His track Alice is a composition of sounds from the Disney film Alice in Wonderland. Pogo took part in a project hosted by Disney/Pixar to produce a track based on their film, Up. He has later since produced two more mixes, ‘Toyz Noize’ and ‘Buzzwing,’ based on the movie Toy Story. Pogo has since produced tracks using samples from films such as Mary Poppins, Snow White, Harry Potter and the Sorcerer’s Stone, The Sword in the Stone, Chitty Chitty Bang Bang, Hook, Toy Story, Willy Wonka & the Chocolate Factory and Terminator 2: Judgment Day.
Bridget Riley
Bridget Riley (b. 1931) is an English painter who is one of the foremost proponents of op art. She was born in London and studied at the Royal College of Art, where her fellow students included artists Peter Blake and Frank Auerbach. Her early work was figurative with a semi-impressionist style. Around 1960 she began to develop her signature style consisting of black and white geometric patterns that explore the dynamism of sight and produce a disorienting effect on the eye.

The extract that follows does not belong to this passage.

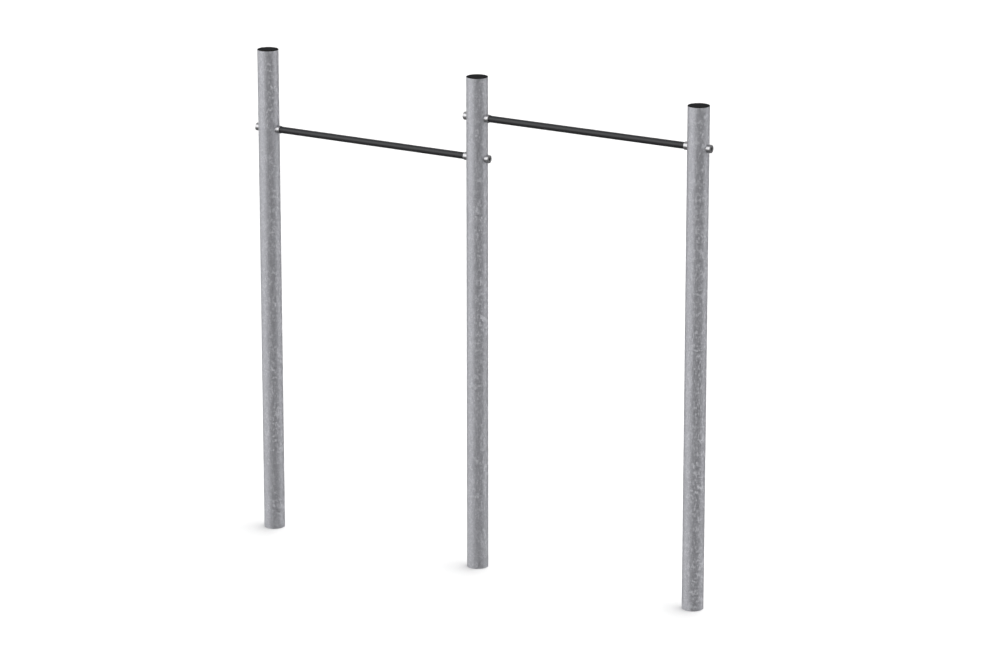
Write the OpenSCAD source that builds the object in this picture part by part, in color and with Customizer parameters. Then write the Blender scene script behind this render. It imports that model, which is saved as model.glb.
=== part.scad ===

They present a great variety of geometric forms that produce sensations of movement or color. Visually, these works relate to many concerns of the period: a perceived need for audience participation (this relates them to the ‘Happenings,’ for which the period is famous), challenges to the notion of the mind-body duality which led some people to experiment with hallucinogenic drugs; concerns with a tension between a scientific future which might be very beneficial or might lead to a nuclear war; and fears about the loss of genuine individual experience in a Brave New World.
C. Allan Gilbert
C. Allan Gilbert (1873 – 1929) was a prominent American illustrator. He is especially remembered for a widely published drawing (a memento mori) titled ‘All Is Vanity.’ The drawing employs a double image (or visual pun) in which the scene of a woman admiring herself in a mirror, when viewed from a distance, appears to be a human skull.
It is less widely known that Gilbert was an early contributor to animation, and a camouflage artist (or camoufleur) for the U.S. Shipping Board during World War I.